» **TASK STATEMENT**:
Take the data that follows and retype it word for word.

» **PROVIDED DATA**:
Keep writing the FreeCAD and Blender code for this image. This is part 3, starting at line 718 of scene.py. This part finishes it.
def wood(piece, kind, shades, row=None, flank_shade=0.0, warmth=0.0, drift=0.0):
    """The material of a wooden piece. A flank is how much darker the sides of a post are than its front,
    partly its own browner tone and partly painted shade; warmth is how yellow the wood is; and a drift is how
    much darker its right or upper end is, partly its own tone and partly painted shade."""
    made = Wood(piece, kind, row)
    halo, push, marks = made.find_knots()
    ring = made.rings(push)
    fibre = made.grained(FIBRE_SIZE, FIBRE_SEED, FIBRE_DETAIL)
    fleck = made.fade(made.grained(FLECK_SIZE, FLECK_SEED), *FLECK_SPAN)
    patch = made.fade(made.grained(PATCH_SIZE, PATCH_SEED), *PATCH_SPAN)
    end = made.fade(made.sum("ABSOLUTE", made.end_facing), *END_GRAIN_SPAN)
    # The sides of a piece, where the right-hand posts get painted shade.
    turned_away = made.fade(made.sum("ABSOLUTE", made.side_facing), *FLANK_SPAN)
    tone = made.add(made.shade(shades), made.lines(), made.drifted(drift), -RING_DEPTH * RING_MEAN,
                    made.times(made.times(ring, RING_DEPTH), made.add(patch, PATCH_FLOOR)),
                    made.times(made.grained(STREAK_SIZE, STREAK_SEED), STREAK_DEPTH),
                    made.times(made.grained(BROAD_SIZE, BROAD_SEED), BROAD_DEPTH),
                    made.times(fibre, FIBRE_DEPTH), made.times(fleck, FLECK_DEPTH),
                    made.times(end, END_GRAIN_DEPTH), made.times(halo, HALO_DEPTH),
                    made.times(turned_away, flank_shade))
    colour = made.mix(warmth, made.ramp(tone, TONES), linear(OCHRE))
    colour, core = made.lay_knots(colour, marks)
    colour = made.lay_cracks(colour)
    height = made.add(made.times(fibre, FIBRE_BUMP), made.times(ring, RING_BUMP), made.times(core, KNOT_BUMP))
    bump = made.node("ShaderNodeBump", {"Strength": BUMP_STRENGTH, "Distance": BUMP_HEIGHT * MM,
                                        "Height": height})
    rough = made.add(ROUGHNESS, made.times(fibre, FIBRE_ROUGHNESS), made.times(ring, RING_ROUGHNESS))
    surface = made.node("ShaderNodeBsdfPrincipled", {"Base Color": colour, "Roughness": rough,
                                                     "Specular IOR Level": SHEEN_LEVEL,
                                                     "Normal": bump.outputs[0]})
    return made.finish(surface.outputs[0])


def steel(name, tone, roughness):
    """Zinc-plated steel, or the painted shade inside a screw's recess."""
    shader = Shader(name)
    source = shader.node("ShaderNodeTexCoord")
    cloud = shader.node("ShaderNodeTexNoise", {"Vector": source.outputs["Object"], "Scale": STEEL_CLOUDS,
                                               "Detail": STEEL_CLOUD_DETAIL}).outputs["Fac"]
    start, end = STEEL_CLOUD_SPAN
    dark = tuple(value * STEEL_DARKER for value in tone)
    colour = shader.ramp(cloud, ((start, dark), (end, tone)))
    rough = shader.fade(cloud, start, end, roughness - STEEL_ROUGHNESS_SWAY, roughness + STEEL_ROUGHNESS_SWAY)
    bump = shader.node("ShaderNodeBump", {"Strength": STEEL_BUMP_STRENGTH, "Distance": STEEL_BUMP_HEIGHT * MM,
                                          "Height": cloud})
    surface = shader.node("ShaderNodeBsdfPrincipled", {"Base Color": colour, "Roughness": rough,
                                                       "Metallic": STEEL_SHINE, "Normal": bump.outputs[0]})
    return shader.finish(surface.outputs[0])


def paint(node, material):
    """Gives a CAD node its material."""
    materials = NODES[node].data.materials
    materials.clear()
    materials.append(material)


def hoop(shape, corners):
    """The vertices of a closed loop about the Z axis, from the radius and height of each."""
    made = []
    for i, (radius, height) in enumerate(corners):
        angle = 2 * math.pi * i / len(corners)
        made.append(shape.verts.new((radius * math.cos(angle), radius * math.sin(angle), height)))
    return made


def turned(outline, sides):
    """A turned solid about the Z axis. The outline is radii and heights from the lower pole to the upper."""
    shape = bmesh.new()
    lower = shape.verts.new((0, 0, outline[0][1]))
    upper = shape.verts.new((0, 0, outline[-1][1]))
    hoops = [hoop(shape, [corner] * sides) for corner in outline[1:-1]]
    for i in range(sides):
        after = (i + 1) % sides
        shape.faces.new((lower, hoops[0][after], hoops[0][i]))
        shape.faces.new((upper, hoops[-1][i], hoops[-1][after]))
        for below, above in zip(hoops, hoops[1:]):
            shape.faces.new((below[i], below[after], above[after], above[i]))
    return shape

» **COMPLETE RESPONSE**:
Keep writing the FreeCAD and Blender code for this image. This is part 3, starting at line 718 of scene.py. This part finishes it.
def wood(piece, kind, shades, row=None, flank_shade=0.0, warmth=0.0, drift=0.0):
    """The material of a wooden piece. A flank is how much darker the sides of a post are than its front,
    partly its own browner tone and partly painted shade; warmth is how yellow the wood is; and a drift is how
    much darker its right or upper end is, partly its own tone and partly painted shade."""
    made = Wood(piece, kind, row)
    halo, push, marks = made.find_knots()
    ring = made.rings(push)
    fibre = made.grained(FIBRE_SIZE, FIBRE_SEED, FIBRE_DETAIL)
    fleck = made.fade(made.grained(FLECK_SIZE, FLECK_SEED), *FLECK_SPAN)
    patch = made.fade(made.grained(PATCH_SIZE, PATCH_SEED), *PATCH_SPAN)
    end = made.fade(made.sum("ABSOLUTE", made.end_facing), *END_GRAIN_SPAN)
    # The sides of a piece, where the right-hand posts get painted shade.
    turned_away = made.fade(made.sum("ABSOLUTE", made.side_facing), *FLANK_SPAN)
    tone = made.add(made.shade(shades), made.lines(), made.drifted(drift), -RING_DEPTH * RING_MEAN,
                    made.times(made.times(ring, RING_DEPTH), made.add(patch, PATCH_FLOOR)),
                    made.times(made.grained(STREAK_SIZE, STREAK_SEED), STREAK_DEPTH),
                    made.times(made.grained(BROAD_SIZE, BROAD_SEED), BROAD_DEPTH),
                    made.times(fibre, FIBRE_DEPTH), made.times(fleck, FLECK_DEPTH),
                    made.times(end, END_GRAIN_DEPTH), made.times(halo, HALO_DEPTH),
                    made.times(turned_away, flank_shade))
    colour = made.mix(warmth, made.ramp(tone, TONES), linear(OCHRE))
    colour, core = made.lay_knots(colour, marks)
    colour = made.lay_cracks(colour)
    height = made.add(made.times(fibre, FIBRE_BUMP), made.times(ring, RING_BUMP), made.times(core, KNOT_BUMP))
    bump = made.node("ShaderNodeBump", {"Strength": BUMP_STRENGTH, "Distance": BUMP_HEIGHT * MM,
                                        "Height": height})
    rough = made.add(ROUGHNESS, made.times(fibre, FIBRE_ROUGHNESS), made.times(ring, RING_ROUGHNESS))
    surface = made.node("ShaderNodeBsdfPrincipled", {"Base Color": colour, "Roughness": rough,
                                                     "Specular IOR Level": SHEEN_LEVEL,
                                                     "Normal": bump.outputs[0]})
    return made.finish(surface.outputs[0])


def steel(name, tone, roughness):
    """Zinc-plated steel, or the painted shade inside a screw's recess."""
    shader = Shader(name)
    source = shader.node("ShaderNodeTexCoord")
    cloud = shader.node("ShaderNodeTexNoise", {"Vector": source.outputs["Object"], "Scale": STEEL_CLOUDS,
                                               "Detail": STEEL_CLOUD_DETAIL}).outputs["Fac"]
    start, end = STEEL_CLOUD_SPAN
    dark = tuple(value * STEEL_DARKER for value in tone)
    colour = shader.ramp(cloud, ((start, dark), (end, tone)))
    rough = shader.fade(cloud, start, end, roughness - STEEL_ROUGHNESS_SWAY, roughness + STEEL_ROUGHNESS_SWAY)
    bump = shader.node("ShaderNodeBump", {"Strength": STEEL_BUMP_STRENGTH, "Distance": STEEL_BUMP_HEIGHT * MM,
                                          "Height": cloud})
    surface = shader.node("ShaderNodeBsdfPrincipled", {"Base Color": colour, "Roughness": rough,
                                                       "Metallic": STEEL_SHINE, "Normal": bump.outputs[0]})
    return shader.finish(surface.outputs[0])


def paint(node, material):
    """Gives a CAD node its material."""
    materials = NODES[node].data.materials
    materials.clear()
    materials.append(material)


def hoop(shape, corners):
    """The vertices of a closed loop about the Z axis, from the radius and height of each."""
    made = []
    for i, (radius, height) in enumerate(corners):
        angle = 2 * math.pi * i / len(corners)
        made.append(shape.verts.new((radius * math.cos(angle), radius * math.sin(angle), height)))
    return made


def turned(outline, sides):
    """A turned solid about the Z axis. The outline is radii and heights from the lower pole to the upper."""
    shape = bmesh.new()
    lower = shape.verts.new((0, 0, outline[0][1]))
    upper = shape.verts.new((0, 0, outline[-1][1]))
    hoops = [hoop(shape, [corner] * sides) for corner in outline[1:-1]]
    for i in range(sides):
        after = (i + 1) % sides
        shape.faces.new((lower, hoops[0][after], hoops[0][i]))
        shape.faces.new((upper, hoops[-1][i], hoops[-1][after]))
        for below, above in zip(hoops, hoops[1:]):
            shape.faces.new((below[i], below[after], above[after], above[i]))
    return shape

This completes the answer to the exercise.